So I got this Mother's Day present . . . and I realized it could be not just a present for me, but other mothers/fathers/carers out there. When we began Family Based Treatment (FBT) for our daughter's eating disorder (we were lucky to have a doc who was up to date on evidence-based treatment and sent us straightaway to the UCSD Center for Eating Disorders Treatment and Research), my greatest concern was what would happen to my relationship with my daughter. This is a common refrain and I also hear about clinicians warning parents about the destructive potential of FBT and doubting the ability of most families do do FBT.*
My daughter and I had a close, loving relationship throughout her childhood. She was not a perfect child, but she was definitely a good kid. We had normal teen/mother discord, but at the point of her descent into anorexia, she was a self-sufficient, mature, smart young woman of 17 and was already "raised." It was all over but the check-writing her father and I thought.

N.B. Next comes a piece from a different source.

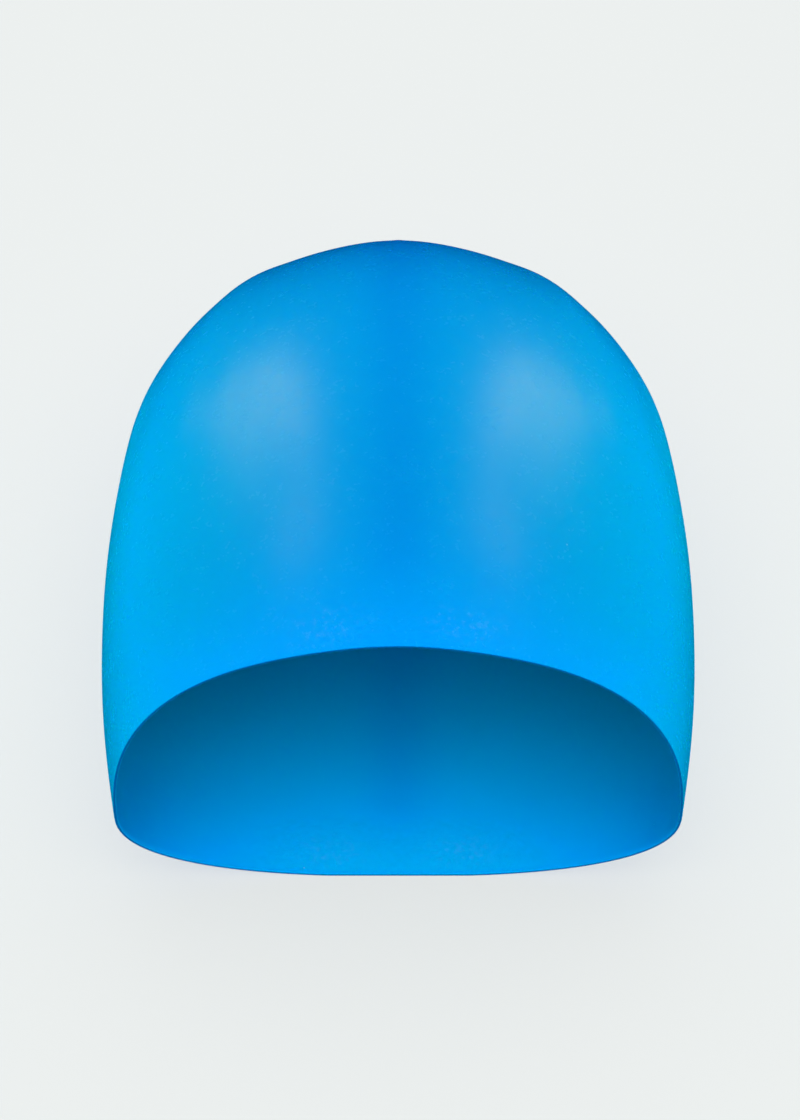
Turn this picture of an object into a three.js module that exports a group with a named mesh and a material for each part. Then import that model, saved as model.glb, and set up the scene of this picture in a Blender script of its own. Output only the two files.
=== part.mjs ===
// A one-piece moulded silicone swim cap, lying on its back wall with its mouth open towards -Y.
// Millimetres, +Z up, X across the cap, crown towards +Y. The origin is the middle of the base of its box.
import * as THREE from "three";
import { ParametricGeometry } from "three/addons/geometries/ParametricGeometry.js";

// Driving sizes
const WALL = 0.85; // silicone wall, the same all over
const LENGTH = 176; // from the plane of the mouth to the crown
const POLE_HEIGHT = 48; // height of the crown's pole over the surface that the cap lies on
const LYING_LENGTH = 112; // how far from the mouth the back wall runs straight before it curves up to the crown
const PRESSED = 0.5; // how far the soft back wall is pressed flat where it lies
const STEPS_A_ROW = 3; // rings between two rows of the section table
const SIDES = 72; // facets around

// Sections square to the cap's axis, from the mouth to the pole.
// along: distance from the mouth; half: half of the width; top: height of the front wall at the middle;
// waist: height of the widest line; upper, lower: how full the section is over and under the waist (2 is an ellipse).
const SECTIONS = [
  { along: 0, half: 78.9, top: 114.9, waist: 32.6, upper: 2.36, lower: 2.44 },
  { along: 26, half: 82.5, top: 118.4, waist: 32.9, upper: 2.36, lower: 2.44 },
  { along: 52, half: 83.8, top: 119.9, waist: 33.9, upper: 2.35, lower: 2.43 },
  { along: 78, half: 83.0, top: 119.2, waist: 35.6, upper: 2.33, lower: 2.4 },
  { along: 103, half: 79.6, top: 115.5, waist: 37.9, upper: 2.29, lower: 2.35 },
  { along: 127, half: 73.6, top: 108.4, waist: 40.6, upper: 2.22, lower: 2.27 },
  { along: 148, half: 62.2, top: 97.0, waist: 43.5, upper: 2.15, lower: 2.18 },
  { along: 164.5, half: 44.3, top: 81.4, waist: 46.1, upper: 2.07, lower: 2.08 },
  { along: 173.3, half: 21.9, top: 63.6, waist: 47.5, upper: 2.02, lower: 2.02 },
  { along: LENGTH, half: 0, top: POLE_HEIGHT, waist: POLE_HEIGHT, upper: 2, lower: 2 },
];
const POLE = SECTIONS.length - 1;

// Soft folds in the wall, each one repeated on the other side of the cap.
// angle: where it runs around the section, in degrees up from the waist; width: its half width in degrees;
// row: the row of the table where it is highest; reach: how many rows it takes to fade; rise: its height over the radius.
const FOLDS = [
  { name: "front ridge", angle: 90, width: 15, row: 0, reach: 3.5, rise: 0.027 },
  { name: "crown ridge", angle: 90, width: 20, row: 7, reach: 3.0, rise: 0.043 },
  { name: "shoulder fold", angle: 44.9, width: 6.4, row: 6.4, reach: 1.2, rise: 0.017 },
  { name: "temple fold", angle: 19.5, width: 6, row: 4.5, reach: 1.0, rise: 0.013 },
];

// A smooth curve through one column of the table. The rows are repeated past the pole, with the same sign for a
// length along the axis and the other sign for a distance from it, so that the crown closes smoothly.
function through(values, sign) {
  const all = [...values, ...values.slice(0, -1).reverse().map((v) => sign * v)];
  const n = all.length,
    bend = new Array(n).fill(0),
    upper = new Array(n).fill(0);
  for (let i = 1; i < n - 1; i++) {
    const pivot = 4 - upper[i - 1];
    upper[i] = 1 / pivot;
    bend[i] = (6 * (all[i + 1] - 2 * all[i] + all[i - 1]) - bend[i - 1]) / pivot;
  }
  for (let i = n - 2; i > 0; i--) bend[i] -= upper[i] * bend[i + 1];
  return (row) => {
    const i = Math.min(Math.floor(row), n - 2),
      q = row - i,
      p = 1 - q;
    return (
      p * all[i] + q * all[i + 1] + ((p * p * p - p) * bend[i] + (q * q * q - q) * bend[i + 1]) / 6
    );
  };
}

const alongAt = through(SECTIONS.map((s) => s.along), 1);
const halfAt = through(SECTIONS.map((s) => s.half), -1);
const waistAt = through(SECTIONS.map((s) => s.waist), 1);
const riseAt = through(SECTIONS.map((s) => s.top - s.waist), -1);
const upperAt = through(SECTIONS.map((s) => s.upper), 1);
const lowerAt = through(SECTIONS.map((s) => s.lower), 1);

// How much the folds lift the wall, as a share of the section's radius.
function lift(row, angle) {
  const bell = (x) => Math.exp(-x * x);
  let sum = 0;
  for (const f of FOLDS) {
    const a = THREE.MathUtils.degToRad(f.angle),
      w = THREE.MathUtils.degToRad(f.width);
    let around = bell((angle - a) / w);
    if (f.angle !== 90) around += bell((angle - Math.PI + a) / w);
    sum += f.rise * bell((row - f.row) / f.reach) * around;
  }
  return sum;
}

// A point of the outer face, at a row of the table and an angle up from the waist, from -90 to 270 degrees.
function outer(row, angle) {
  const y = alongAt(row),
    waist = waistAt(row);
  const bent = THREE.MathUtils.clamp((y - LYING_LENGTH) / (LENGTH - LYING_LENGTH), 0, 1);
  const base = POLE_HEIGHT * (1 - Math.sqrt(Math.max(0, 1 - bent * bent)));
  const up = Math.sin(angle) >= 0;
  const depth = up ? riseAt(row) : waist - base + PRESSED * Math.sqrt(1 - bent * bent);
  const power = up ? upperAt(row) : lowerAt(row);
  const c = Math.abs(Math.cos(angle)) ** power + Math.abs(Math.sin(angle)) ** power;
  const r = c ** (-1 / power) * (1 + lift(row, angle));
  return new THREE.Vector3(
    halfAt(row) * r * Math.cos(angle),
    y,
    Math.max(0, waist + depth * r * Math.sin(angle)),
  );
}

// The wall's outward direction there. At the mouth it stays in the mouth's plane, so that the rim's edge is flat.
function outward(row, angle) {
  const d = 1e-3;
  const lengthwise = outer(row + d, angle).sub(outer(Math.max(row - d, 0), angle));
  const around = outer(row, angle + d).sub(outer(row, angle - d));
  const n = lengthwise.cross(around).normalize();
  if (row === 0) n.setY(0).normalize();
  return n;
}

// The whole wall is one closed sheet: from the pole down the inner face to the rim, over its edge, and back up the
// outer face to the pole.
const RINGS = POLE * STEPS_A_ROW;
function wall(u, v, target) {
  const ring = Math.round(u * (2 * RINGS + 1));
  const inside = ring <= RINGS;
  const row = (inside ? RINGS - ring : ring - RINGS - 1) / STEPS_A_ROW;
  // The facets start half a step off the middle, so that one flat strip of them lies along the cap's underside.
  const facet = Math.round(v * SIDES) % SIDES;
  const angle = -Math.PI / 2 + ((facet + 0.5) * 2 * Math.PI) / SIDES;
  if (row === POLE) target.set(0, inside ? LENGTH - WALL : LENGTH, POLE_HEIGHT);
  else {
    target.copy(outer(row, angle));
    if (inside) target.addScaledVector(outward(row, angle), -WALL);
  }
}

const silicone = new THREE.MeshStandardMaterial({
  name: "silicone",
  color: new THREE.Color(0x0096e6),
  roughness: 0.45,
  metalness: 0,
});

const cap = new THREE.Mesh(new ParametricGeometry(wall, 2 * RINGS + 1, SIDES), silicone);
cap.name = "cap_shell";
cap.position.set(0, -LENGTH / 2, 0);

const part = new THREE.Group();
part.name = "swim_cap";
part.add(cap);

export default part;
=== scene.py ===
"""A one-piece moulded silicone swim cap lying on its back wall, its mouth open towards -Y. Metres, +Z up."""
import math

import bpy
import numpy as np
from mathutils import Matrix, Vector


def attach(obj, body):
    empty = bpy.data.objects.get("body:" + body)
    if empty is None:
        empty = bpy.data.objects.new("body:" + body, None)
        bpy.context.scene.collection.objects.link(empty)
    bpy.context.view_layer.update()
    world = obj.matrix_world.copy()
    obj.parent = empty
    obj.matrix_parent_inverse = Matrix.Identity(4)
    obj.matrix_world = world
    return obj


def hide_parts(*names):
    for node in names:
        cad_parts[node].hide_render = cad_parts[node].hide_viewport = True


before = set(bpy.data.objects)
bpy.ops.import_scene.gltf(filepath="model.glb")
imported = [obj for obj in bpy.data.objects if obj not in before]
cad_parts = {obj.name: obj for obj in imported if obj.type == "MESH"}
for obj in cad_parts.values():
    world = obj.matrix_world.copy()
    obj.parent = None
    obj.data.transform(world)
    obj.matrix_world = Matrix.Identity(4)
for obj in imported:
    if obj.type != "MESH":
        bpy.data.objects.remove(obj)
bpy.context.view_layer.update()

MM = 0.001

# ---------------------------------------------------------------------------------------------------------------
# The cap's form, in millimetres from the plane of its mouth: the same sections and folds as the solid it replaces.
# ---------------------------------------------------------------------------------------------------------------
WALL = 0.85
LENGTH = 176.0
POLE_HEIGHT = 48.0
LYING_LENGTH = 112.0
PRESSED = 0.5

# along, half, top, waist, upper, lower
SECTIONS = [
    (0.0, 78.9, 114.9, 32.6, 2.36, 2.44),
    (26.0, 82.5, 118.4, 32.9, 2.36, 2.44),
    (52.0, 83.8, 119.9, 33.9, 2.35, 2.43),
    (78.0, 83.0, 119.2, 35.6, 2.33, 2.40),
    (103.0, 79.6, 115.5, 37.9, 2.29, 2.35),
    (127.0, 73.6, 108.4, 40.6, 2.22, 2.27),
    (148.0, 62.2, 97.0, 43.5, 2.15, 2.18),
    (164.5, 44.3, 81.4, 46.1, 2.07, 2.08),
    (173.3, 21.9, 63.6, 47.5, 2.02, 2.02),
    (LENGTH, 0.0, POLE_HEIGHT, POLE_HEIGHT, 2.0, 2.0),
]
POLE = len(SECTIONS) - 1

# name, angle, width, row, reach, rise
FOLDS = [
    ("front ridge", 90.0, 15.0, 0.0, 3.5, 0.027),
    ("crown ridge", 90.0, 20.0, 7.0, 3.0, 0.043),
    ("shoulder fold", 44.9, 6.4, 6.4, 1.2, 0.017),
    ("temple fold", 19.5, 6.0, 4.5, 1.0, 0.013),
]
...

We were wrong as it turns out.
FBT requires of parents that they become, in essence, a caricature of all things popular culture tells us causes eating disorders.
Things I had to do to help save my daughter's life included being controlling about her food and activity, monitoring her both physically and online, being willing to have her taken by the police for a psych hold over meal refusal (we got close, but it never happened) and being present in her life to a degree not seen since she was two years old. It was not fun for either of us. Not even the teensiest little bit.
Things my daughter's eating disorder (That Bitch Anorexia in our home) said and did during the time I was doing the above? Let me just say that when I relayed the day's post-mortem to my husband (working out of state at the time of refeeding), this clip often informed my reporting--"And then her head spun around and venom spewed from her mouth." There's a reason parents and sufferers often externalize the psychosis of eating disorder behavior as "The Beast."
Now for the good part.
FBT worked for us. We embraced the counterintuitive "food police" nature of the treatment. We accepted the idea that this was short term pain for long term gain. We trusted the research that showed FBT to be the most-effective treatment for adolescents with anorexia. We found hope in seeing others further down the path than us and from the light we saw in their children's eyes. We were cruel to be kind, in the right measure.
We leaned in. We pushed when we were told (by her/ED) to back off. Even after her initial recovery, we put a safety net in place that, if you don't understand eating disorders, made it sound like we didn't trust our own adult child (we do, we just recognized the tentacle-like nature of an ED and wanted to help her help herself--which she did). We chose to shape the path so that we could choose recovery for her in the event she was unable to choose it for herself. We were hard-asses of the first degree.
Now for the great part.
That relationship worry so many of us have? For many of us the intense battles between parent and child during refeeding didn't ruin our relationships with our children; in fact, they made the relationships closer and stronger. Fighting for your kid's life--first without their help and then, after their brain is no longer malnourished, alongside him/her, can be a powerfully bonding and affirming experience.
This is our story and it is also bigger than just our story--because it also the story of so many other families who choose FBT to treat their child's eating disorder. To me, FBT shares common ground with parents giving insulin injections to their diabetic children and with parents of children who have cystic fibrosis and requite at-home percussion therapy and with the many parents who make myriad medical decisions for their kids every day that may require both the family and child to endure unpleasant times in the service of life-saving treatment.
To my baby girl, you of the twinkling eyes, gorgeous smile and all-over glow seen above--you are rocking life at every level and to have had a part in your metamorphosis from seriously ill to physically and mentally healthy was my honor, my privilege and my purpose as your mother. XOXOXOXOXOXOXO.
*FBT doesn't work for everyone; in fact, there is as yet no one treatment for anorexia that does. There are valid reasons why FBT isn't the best choice for some families and many parents fight just as hard as I did, using other treatment models. That said, the resistance to FBT by clinicians is puzzling in light of the fact there is no treatment that has better outcomes or works for a larger swath of people. Not educating patients and families on ALL treatment approaches, modalities and the evidence for them, is malpractice as far as I am concerned.